Chandrakant Gulabrao "Chandu" Borde (born 21 July 1934) is an Indian former cricketer who played Test cricket for India between 1958 and 1969. Following his retirement, he became a cricket administrator and twice served as India's chairman of selectors.

Borde was a right-handed middle-order batsman, a leg-spin bowler, and a versatile fielder. A successful captain of Maharashtra in Indian domestic cricket, he served as vice-captain of the Indian team under the captaincy of the Nawab of Pataudi for much of the 1960s.

==Personal life==
Borde was born into a Marathi Christian family in Pune, having five brothers and five sisters. His younger brother Ramesh Borde was also a cricketer who played for West Zone and Maharashtra in domestic cricket. Borde says Vijay Hazare is his idol and he was once able to share the dressing room with him.

==Domestic cricket==
Borde made his first-class debut in India's 1952/53 domestic season.

He first played for Baroda against Gujarat in Ahmedabad in December 1954. He played in the semi-final against Holkar and was bowled for a duck. He had more success in the following season, making a century against Bombay. In the 1957/58 Ranji Trophy final against Services, he scored a half-century and picked up 5 wickets in the match.

He returned to Maharashtra after a transfer in 1964.

==Test cricket==
===The beginning===
Borde made his debut in the First Test during the West Indies tour of India. Over the first two Tests, his performance was ordinary and he was dropped for the Third Test in favour of debutant Ramnath Kenny. After a poor performance from Kenny, Borde was recalled and made his maiden Test half-century. In the Fifth and final Test of the series, Borde made his international breakthrough with a maiden century, 109 and then 96 in the second innings of a drawn match.

In the next series, India toured England, and Borde fractured the little finger on the left hand in the First Test, and missed the Second Test. Over the next 11 matches, Borde scored only two half-centuries and took 14 wickets as Australia and Pakistan toured India. In the Fourth Test against Pakistan in Madras, he made 177*, his second century and highest Test score, combining in a 177-run stand with fellow centurion Polly Umrigar.

===Contributions in Indian victories===
Borde played a key part in India's first victory over England in the Fourth Test played in Eden Gardens, Kolkata, scoring two half centuries (68 and 61) and taking 3 wickets in the First Test. In the following Test in Madras, India won again with Borde taking five wickets.

India's tour of the West Indies in 1961/62 was disappointing, resulting in a 5–0 whitewash.

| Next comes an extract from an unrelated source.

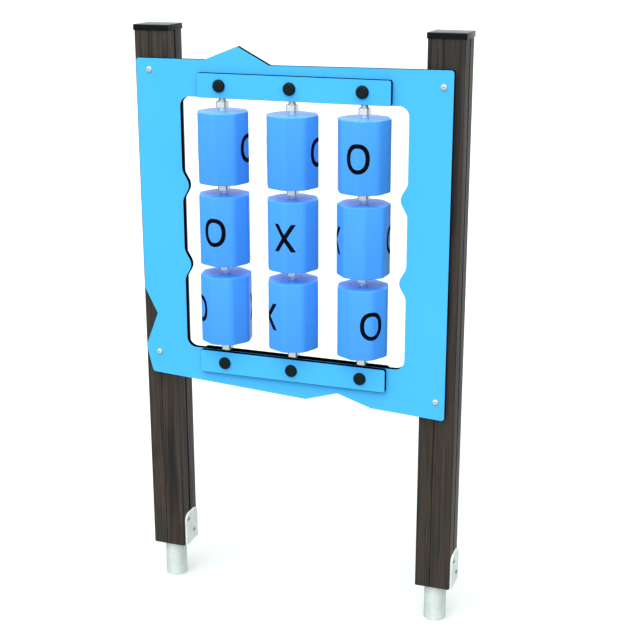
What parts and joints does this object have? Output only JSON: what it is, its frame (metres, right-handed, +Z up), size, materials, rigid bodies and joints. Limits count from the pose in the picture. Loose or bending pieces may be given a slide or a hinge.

Borde had a mediocre series scoring 244 runs at 24.4 and taking only six wickets. He followed it with good performances in the next two series (England in India, and Australian tour of India) scoring 383 at 42.55 and taking ten wickets in eight Tests.

===Kiwi pleasure===
New Zealand toured India in 1964/65 and Borde took a liking to the opposition, scoring a century in Brabourne Stadium, Bombay in the Third Test. It was one of three centuries in the series. He finished with 371 runs at 60.81. The series also marked the last time that Borde bowled at international level. Borde followed up the successful New Zealand series with another great individual performance in the home series against West Indies scoring two centuries as India lost the three Test series 2–0.

===Honors: RoW XI selection and Test match captaincy===
Borde was the only Indian representative in the Rest of the World XI squad that played against Barbados in March 1967.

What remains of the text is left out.